AD0SK Project Log

Aug 01, 2020

Building a Geocities-style Hit Counter with Google Cloud Functions

When I was working on getting this site hosted, I knew I wanted some basic metrics reporting. Just basic view counts and referrers, nothing so overbuilt or privacy-invasive as Google Analytics. Server logs would suffice but my hosting doesn't provide them, and I've been out of the web game for long enough I started asking around my friends for suggestions. Among the responses I received was the following:

LOL I remember those hit counters from the 2000s

You are visitor NUMBER 219

Just do one of those

It would legit be so cool

Another friend, somewhat more helpfully, suggested GoatCounter. This ended up being a pretty perfect fit for my needs and what I ended up going with, but my mind had already worked through how we might go about building a geocities-style hit counter in 2020. Plus, it would legit be so cool.

So, let's do it!

Basic requirements

For those who aren't clear what I'm talking about, what we're going for here is something like this:

an old-school, odometer-style hit counter

An old-school hitcounter, mined from the bowels of archive.org and used without proper attribution like I'm the British Museum or something.

I'm not sure how these actually worked, I'd imagine just a cgi script that used ImageMagick to glue the digit assets together into a final image, although if you had cgi rendering yourself you could probably just stuff the img tags for the correct individual digits and do it that way. The former technique sounds better for our present purposes, for reasons that should become apparent.

It's 2020, so let's assume the visiting browser can display SVG. Let's try and write an endpoint that will keep an internal count, increment it on each GET request, and return that as an SVG that shows the current number. We can then just put that into an img tag and it should just work with no AJAXy complications or client-side anything.
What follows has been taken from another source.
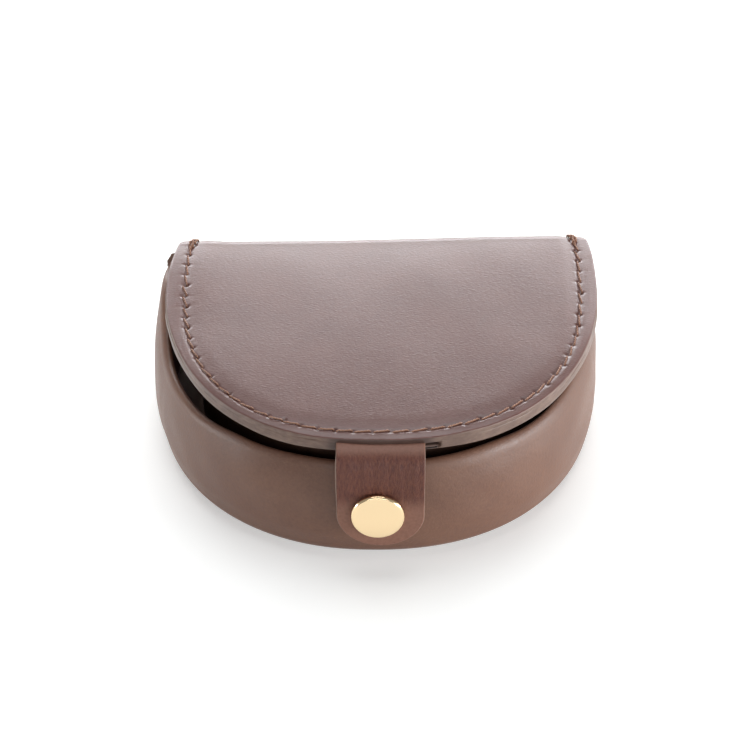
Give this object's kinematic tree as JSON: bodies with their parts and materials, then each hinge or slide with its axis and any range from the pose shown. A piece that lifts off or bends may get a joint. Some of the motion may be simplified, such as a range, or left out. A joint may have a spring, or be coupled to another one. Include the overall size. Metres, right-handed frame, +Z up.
{
  "type": "horseshoe coin purse",
  "caption": "Horseshoe coin purse in leather: two walled trays that nest, a folded spine that lets the lid open flat, and a tab with a press stud.",
  "frame": {"origin": "on the resting plane, below the middle of the closed purse", "axes": "+X across the purse to the right seen from the front, +Y back towards the folded spine, +Z up through the lid"},
  "size_m": [0.0884, 0.0712, 0.03],
  "materials": {
    "calf_leather": "smooth vegetable-tanned calf, taupe brown, waxed to a soft sheen",
    "edge_leather": "same calf, cut edges burnished",
    "tab_leather": "same calf, darker where it bends",
    "lining_leather": "thin plain calf lining, matt",
    "board": "bonded leather board, hidden stiffener",
    "gilt_brass": "polished, pale gold plated",
    "plain_steel": "plain, hidden in the wall and in the socket"
  },
  "bodies": {
    "tray": {"base_cover": "calf_leather", "base_board": "board", "base_lining": "lining_leather", "outer_wall_leather": "calf_leather", "outer_wall_board": "board", "outer_wall_lining": "lining_leather", "snap_stud": "gilt_brass", "stud_post": "plain_steel"},
    "spine": {"spine_cover": "calf_leather", "spine_lining": "lining_leather"},
    "lid": {"lid_cover": "calf_leather", "lid_welt": "edge_leather", "lid_board": "board", "lid_lining": "lining_leather", "inner_wall_leather": "edge_leather", "inner_wall_board": "board", "inner_wall_lining": "lining_leather", "tab_root": "tab_leather"},
    "tab": {"tab_strap": "tab_leather", "snap_cap": "gilt_brass", "snap_socket": "gilt_brass", "snap_spring": "plain_steel"}
  },
  "joints": [
    {"name": "spine_hinge", "type": "hinge", "parent": "tray", "child": "spine", "pos_m": [0, 0.03443, 0.00119], "axis": [-1, 0, 0], "range_deg": [0, 90]},
    {"name": "lid_hinge", "type": "hinge", "parent": "spine", "child": "lid", "pos_m": [0, 0.03443, 0.02881], "axis": [-1, 0, 0], "range_deg": [0, 90]},
    {"name": "tab_hinge", "type": "hinge", "parent": "lid", "child": "tab", "pos_m": [0, -0.03309, 0.0279], "axis": [-1, 0, 0], "range_deg": [0, 110]}
  ],
  "couplings": [
    {"joint": "spine_hinge", "follows": "lid_hinge", "ratio": 1}
  ]
}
Note, though, we don't currently have any server-side anything either (this site, for instance, being statically-hosted). To make anything work at all, then, let's put our new endpoint up on Google Cloud Functions. This is google's version of lambda/serverless, and should allow us to (1) write a function to service the GET request, (2) communicate with one of the various datastores that google provides to maintain the counter state, and (3) render the SVG code for return as the response payload.

Let's take these tasks in 3, 1, 2 order:

Implementation: the display

For this, we want something that takes an arbitrary integer and returns an SVG document that draws it like we want.

Let's use the drawSvg module for the SVG manipulation. First nail the basic geometry by assuming (very optimistically) six digits to display, which we'll zero-pad from the left. Make each digit 40 pixels wide by 60 pixels tall.

import drawSvg as draw

N_DIGITS = 6
DIGIT_WIDTH = 40
DIGIT_HEIGHT = 60

def get_counter(n):
    """Given integer n, returns a drawSVG.Drawing representing n"""

    d = draw.Drawing(
        width = N_DIGITS * DIGIT_WIDTH,
        height = DIGIT_HEIGHT
    )

    return d

This will give us an SVG with the correct geometry, although there's nothing in it yet. We'll want some digits in there, which we'll presumably want to draw individually, so let's write a helper that breaks those out:

def get_digits(n):
    """return list of single-character strings, left-to-right the digits of n,
    zero-padded to N_DIGITS.
    Raise AssertionError if n exceeds representable digits"""

    fmtstr = f'{{:0{N_DIGITS}d}}'
    digits = list(fmtstr.format(n))
    assert len(digits) == N_DIGITS, f'Overflow trying to fit {n}' \
                                    f'into {N_DIGITS} digits'

    return digits

Since we want the result to pad out to N_DIGITS, and since this might conceivably change, we double-bag it on the format string. Given the default value above, fmtstr ends up being '{:06d}', and thus get_digits(69) returns ['0', '0', '0', '0', '6', '9'] (Note: there are many, many other ways of accomplishing what we're doing, some of them a lot more fun. Quick reminder that "fun" is not necessarily an admirable objective when developing software in a a pedagogical or team environment).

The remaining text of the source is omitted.